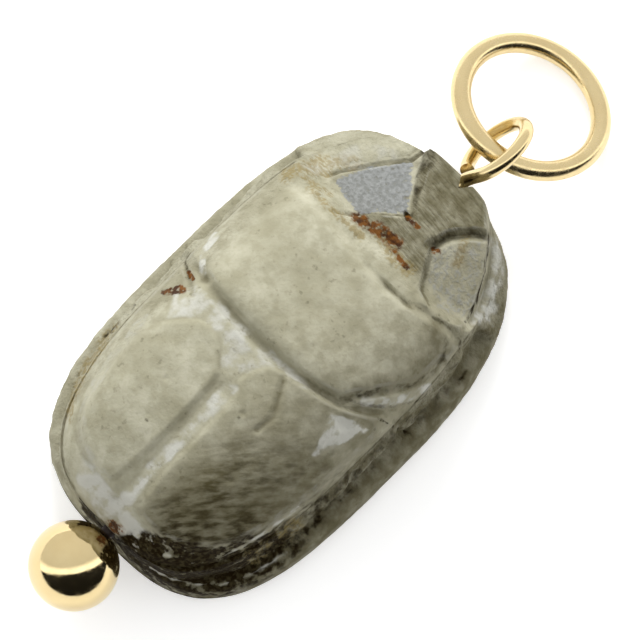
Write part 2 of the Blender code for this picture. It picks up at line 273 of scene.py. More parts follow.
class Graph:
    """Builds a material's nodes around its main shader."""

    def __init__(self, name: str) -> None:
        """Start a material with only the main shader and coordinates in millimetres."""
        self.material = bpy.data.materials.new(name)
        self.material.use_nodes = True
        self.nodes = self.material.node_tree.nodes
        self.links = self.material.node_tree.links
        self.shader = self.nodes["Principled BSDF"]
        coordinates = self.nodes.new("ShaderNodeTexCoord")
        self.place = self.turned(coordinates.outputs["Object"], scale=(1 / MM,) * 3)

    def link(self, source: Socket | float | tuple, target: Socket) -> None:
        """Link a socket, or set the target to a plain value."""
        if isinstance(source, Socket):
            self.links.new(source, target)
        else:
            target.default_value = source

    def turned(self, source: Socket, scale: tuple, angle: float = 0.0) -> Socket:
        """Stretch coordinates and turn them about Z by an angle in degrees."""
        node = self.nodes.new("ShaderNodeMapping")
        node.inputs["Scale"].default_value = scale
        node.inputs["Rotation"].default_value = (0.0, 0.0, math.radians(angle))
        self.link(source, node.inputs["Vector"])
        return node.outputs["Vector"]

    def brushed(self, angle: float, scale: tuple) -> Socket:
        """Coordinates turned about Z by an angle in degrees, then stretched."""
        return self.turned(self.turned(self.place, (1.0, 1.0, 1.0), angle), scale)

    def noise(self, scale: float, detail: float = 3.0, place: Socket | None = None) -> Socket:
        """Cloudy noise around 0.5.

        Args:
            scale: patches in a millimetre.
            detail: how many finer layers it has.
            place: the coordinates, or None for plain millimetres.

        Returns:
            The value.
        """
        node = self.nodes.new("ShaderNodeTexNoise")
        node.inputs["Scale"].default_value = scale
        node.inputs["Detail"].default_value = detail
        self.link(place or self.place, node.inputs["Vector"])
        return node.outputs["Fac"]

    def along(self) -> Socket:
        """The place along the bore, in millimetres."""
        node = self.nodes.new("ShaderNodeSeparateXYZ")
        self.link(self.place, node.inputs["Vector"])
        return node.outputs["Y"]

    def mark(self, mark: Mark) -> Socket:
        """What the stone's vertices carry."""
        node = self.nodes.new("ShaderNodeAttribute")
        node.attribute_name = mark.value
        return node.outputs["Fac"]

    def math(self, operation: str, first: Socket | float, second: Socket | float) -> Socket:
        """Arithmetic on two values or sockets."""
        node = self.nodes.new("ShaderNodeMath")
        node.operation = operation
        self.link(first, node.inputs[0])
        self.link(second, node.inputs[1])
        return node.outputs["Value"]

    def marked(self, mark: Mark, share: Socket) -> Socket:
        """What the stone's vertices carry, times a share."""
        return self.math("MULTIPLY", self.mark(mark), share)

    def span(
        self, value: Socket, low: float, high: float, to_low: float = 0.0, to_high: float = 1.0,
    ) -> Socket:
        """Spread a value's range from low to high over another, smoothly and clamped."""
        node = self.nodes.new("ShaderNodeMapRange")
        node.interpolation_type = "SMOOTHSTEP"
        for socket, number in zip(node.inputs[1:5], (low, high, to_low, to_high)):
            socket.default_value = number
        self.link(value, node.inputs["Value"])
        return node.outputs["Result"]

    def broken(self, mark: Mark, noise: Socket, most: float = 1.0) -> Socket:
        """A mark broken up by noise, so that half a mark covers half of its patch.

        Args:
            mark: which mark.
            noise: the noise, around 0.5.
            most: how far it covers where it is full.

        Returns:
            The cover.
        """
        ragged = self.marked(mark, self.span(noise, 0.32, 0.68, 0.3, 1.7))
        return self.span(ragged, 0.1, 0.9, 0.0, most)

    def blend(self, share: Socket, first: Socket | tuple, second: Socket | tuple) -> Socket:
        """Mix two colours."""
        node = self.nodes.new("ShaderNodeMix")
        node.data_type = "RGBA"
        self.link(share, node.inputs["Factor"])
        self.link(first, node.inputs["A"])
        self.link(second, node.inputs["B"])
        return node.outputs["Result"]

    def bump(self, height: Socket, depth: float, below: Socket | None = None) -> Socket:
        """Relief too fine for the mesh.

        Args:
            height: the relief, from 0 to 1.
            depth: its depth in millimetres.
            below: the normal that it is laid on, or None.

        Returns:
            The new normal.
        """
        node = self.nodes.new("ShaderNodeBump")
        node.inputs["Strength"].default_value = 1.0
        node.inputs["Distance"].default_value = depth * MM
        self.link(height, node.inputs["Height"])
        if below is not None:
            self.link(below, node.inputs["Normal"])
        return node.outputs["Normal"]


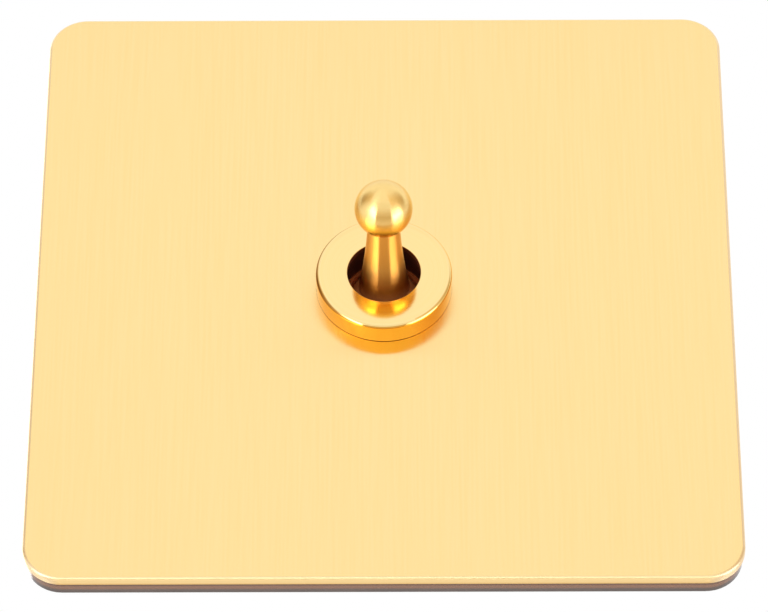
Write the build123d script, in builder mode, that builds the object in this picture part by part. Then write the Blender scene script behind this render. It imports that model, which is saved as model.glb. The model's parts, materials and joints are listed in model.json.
·····
> _Task brief_
Return the lines above exactly, keeping every word.

> _Solution to the exercise_
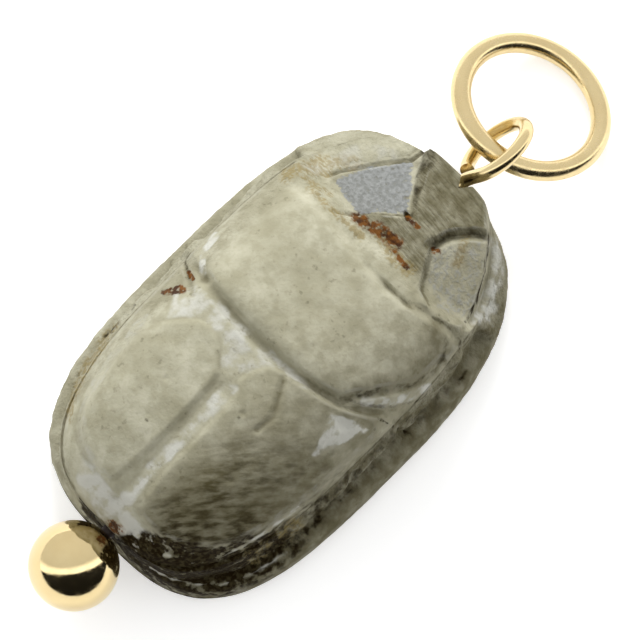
Write part 2 of the Blender code for this picture. It picks up at line 273 of scene.py. More parts follow.
class Graph:
    """Builds a material's nodes around its main shader."""

    def __init__(self, name: str) -> None:
        """Start a material with only the main shader and coordinates in millimetres."""
        self.material = bpy.data.materials.new(name)
        self.material.use_nodes = True
        self.nodes = self.material.node_tree.nodes
        self.links = self.material.node_tree.links
        self.shader = self.nodes["Principled BSDF"]
        coordinates = self.nodes.new("ShaderNodeTexCoord")
        self.place = self.turned(coordinates.outputs["Object"], scale=(1 / MM,) * 3)

    def link(self, source: Socket | float | tuple, target: Socket) -> None:
        """Link a socket, or set the target to a plain value."""
        if isinstance(source, Socket):
            self.links.new(source, target)
        else:
            target.default_value = source

    def turned(self, source: Socket, scale: tuple, angle: float = 0.0) -> Socket:
        """Stretch coordinates and turn them about Z by an angle in degrees."""
        node = self.nodes.new("ShaderNodeMapping")
        node.inputs["Scale"].default_value = scale
        node.inputs["Rotation"].default_value = (0.0, 0.0, math.radians(angle))
        self.link(source, node.inputs["Vector"])
        return node.outputs["Vector"]

    def brushed(self, angle: float, scale: tuple) -> Socket:
        """Coordinates turned about Z by an angle in degrees, then stretched."""
        return self.turned(self.turned(self.place, (1.0, 1.0, 1.0), angle), scale)

    def noise(self, scale: float, detail: float = 3.0, place: Socket | None = None) -> Socket:
        """Cloudy noise around 0.5.

        Args:
            scale: patches in a millimetre.
            detail: how many finer layers it has.
            place: the coordinates, or None for plain millimetres.

        Returns:
            The value.
        """
        node = self.nodes.new("ShaderNodeTexNoise")
        node.inputs["Scale"].default_value = scale
        node.inputs["Detail"].default_value = detail
        self.link(place or self.place, node.inputs["Vector"])
        return node.outputs["Fac"]

    def along(self) -> Socket:
        """The place along the bore, in millimetres."""
        node = self.nodes.new("ShaderNodeSeparateXYZ")
        self.link(self.place, node.inputs["Vector"])
        return node.outputs["Y"]

    def mark(self, mark: Mark) -> Socket:
        """What the stone's vertices carry."""
        node = self.nodes.new("ShaderNodeAttribute")
        node.attribute_name = mark.value
        return node.outputs["Fac"]

    def math(self, operation: str, first: Socket | float, second: Socket | float) -> Socket:
        """Arithmetic on two values or sockets."""
        node = self.nodes.new("ShaderNodeMath")
        node.operation = operation
        self.link(first, node.inputs[0])
        self.link(second, node.inputs[1])
        return node.outputs["Value"]

    def marked(self, mark: Mark, share: Socket) -> Socket:
        """What the stone's vertices carry, times a share."""
        return self.math("MULTIPLY", self.mark(mark), share)

    def span(
        self, value: Socket, low: float, high: float, to_low: float = 0.0, to_high: float = 1.0,
    ) -> Socket:
        """Spread a value's range from low to high over another, smoothly and clamped."""
        node = self.nodes.new("ShaderNodeMapRange")
        node.interpolation_type = "SMOOTHSTEP"
        for socket, number in zip(node.inputs[1:5], (low, high, to_low, to_high)):
            socket.default_value = number
        self.link(value, node.inputs["Value"])
        return node.outputs["Result"]

    def broken(self, mark: Mark, noise: Socket, most: float = 1.0) -> Socket:
        """A mark broken up by noise, so that half a mark covers half of its patch.

        Args:
            mark: which mark.
            noise: the noise, around 0.5.
            most: how far it covers where it is full.

        Returns:
            The cover.
        """
        ragged = self.marked(mark, self.span(noise, 0.32, 0.68, 0.3, 1.7))
        return self.span(ragged, 0.1, 0.9, 0.0, most)

    def blend(self, share: Socket, first: Socket | tuple, second: Socket | tuple) -> Socket:
        """Mix two colours."""
        node = self.nodes.new("ShaderNodeMix")
        node.data_type = "RGBA"
        self.link(share, node.inputs["Factor"])
        self.link(first, node.inputs["A"])
        self.link(second, node.inputs["B"])
        return node.outputs["Result"]

    def bump(self, height: Socket, depth: float, below: Socket | None = None) -> Socket:
        """Relief too fine for the mesh.

        Args:
            height: the relief, from 0 to 1.
            depth: its depth in millimetres.
            below: the normal that it is laid on, or None.

        Returns:
            The new normal.
        """
        node = self.nodes.new("ShaderNodeBump")
        node.inputs["Strength"].default_value = 1.0
        node.inputs["Distance"].default_value = depth * MM
        self.link(height, node.inputs["Height"])
        if below is not None:
            self.link(below, node.inputs["Normal"])
        return node.outputs["Normal"]


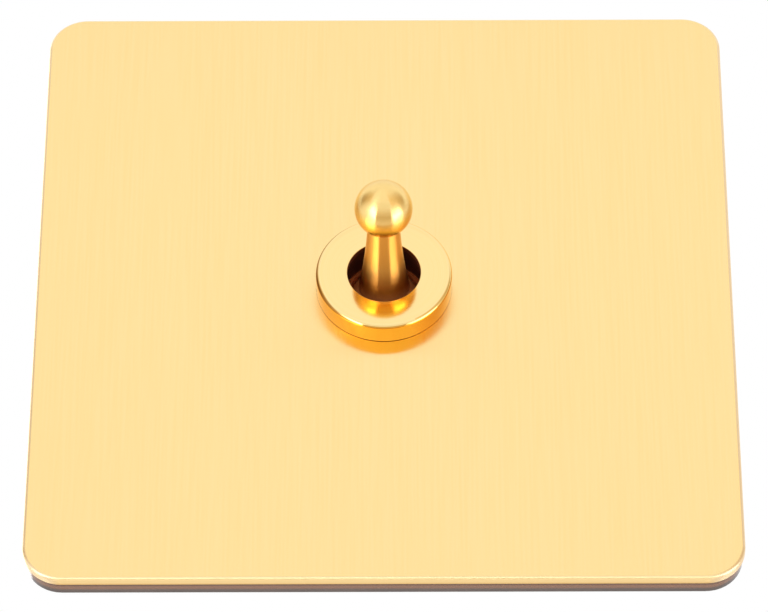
Write the build123d script, in builder mode, that builds the object in this picture part by part. Then write the Blender scene script behind this render. It imports that model, which is saved as model.glb. The model's parts, materials and joints are listed in model.json.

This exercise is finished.